James S. Lavold. Inc. v. Oracle Elevator Co., 45 Fla. L Weekly D2574 (Fla. 3rd DCA November 18, 2020):

The order awarding attorney’s fees pursuant to §57.105 failed to set forth the requisite finding that the claim was frivolous and completely untenable requiring reversal and remand.

TRIAL COURT VIOLATED INSURED’S DUE PROCESS RIGHTS BY GRANTING INSURER’S MOTION FOR RECONSIDERATION AND MOTION FOR SUMMARY JUDGMENT DURING AN UNRELATED HEARING, WHERE NEITHER MOTION WAS NOTICED.

Iriarte v. Citizens Property Insurance Corp., 45 Fla. L Weekly D2593 (Fla. 4TH DCA November 18, 2020):

The circuit court had denied the insurer’s motion for summary judgment months earlier, but at a hearing six days before trial, when the insurer attempted to strike the motion on the insured’s estimator as a trial witness (it was the estimator’s affidavit which led the court to deny summary judgment in the first place because of issues of material fact), the circuit court continued the hearing, directing the estimator to appear for a deposition before it.
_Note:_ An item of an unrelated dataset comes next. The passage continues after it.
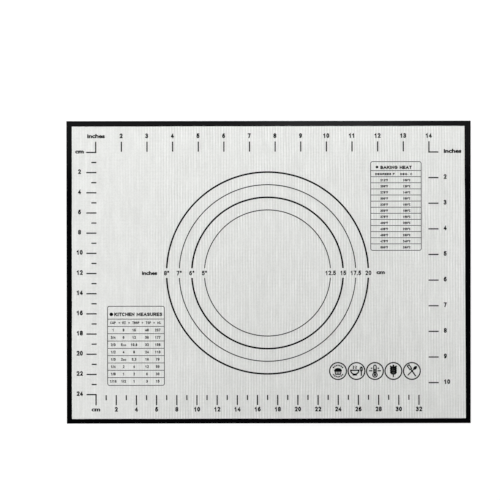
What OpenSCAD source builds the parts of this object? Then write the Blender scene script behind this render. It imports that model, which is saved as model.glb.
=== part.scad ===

During that hearing, the court advised the attorney who attended that he wanted the lead attorney to be there. However, the court was told that the lead attorney did not attend because he was in trial with another judge (the judge confirmed that was not true).

At the continued hearing, the insured’s lead counsel did not appear (another attorney did), even though he was specifically instructed to be there. The insured’s other counsel advised that the estimator had refused to be deposed, and then asked the court to replace the estimator with another witness.

The judge then wanted to rehear the summary judgment, which plaintiff’s counsel said he was not prepared to argue. Still, the judge observed that everyone should be well familiar with the case issues so close to trial, ruling to grant the motion for summary judgment, and to deny the insured’s motion for rehearing.

The appellate court acknowledged how frustrating it was for the trial judge to have to face the unprofessional lawyering that was involved in the case, but found that due process principles required reversal. While the trial judge may reconsider interlocutory rulings, the inherent authority to do so is subject to due process requirements.

Because the circuit court never gave any indication it was going to reconsider the original summary judgment order until the middle of the hearing on the insurer’s motion to strike a witness, the insured was denied due process.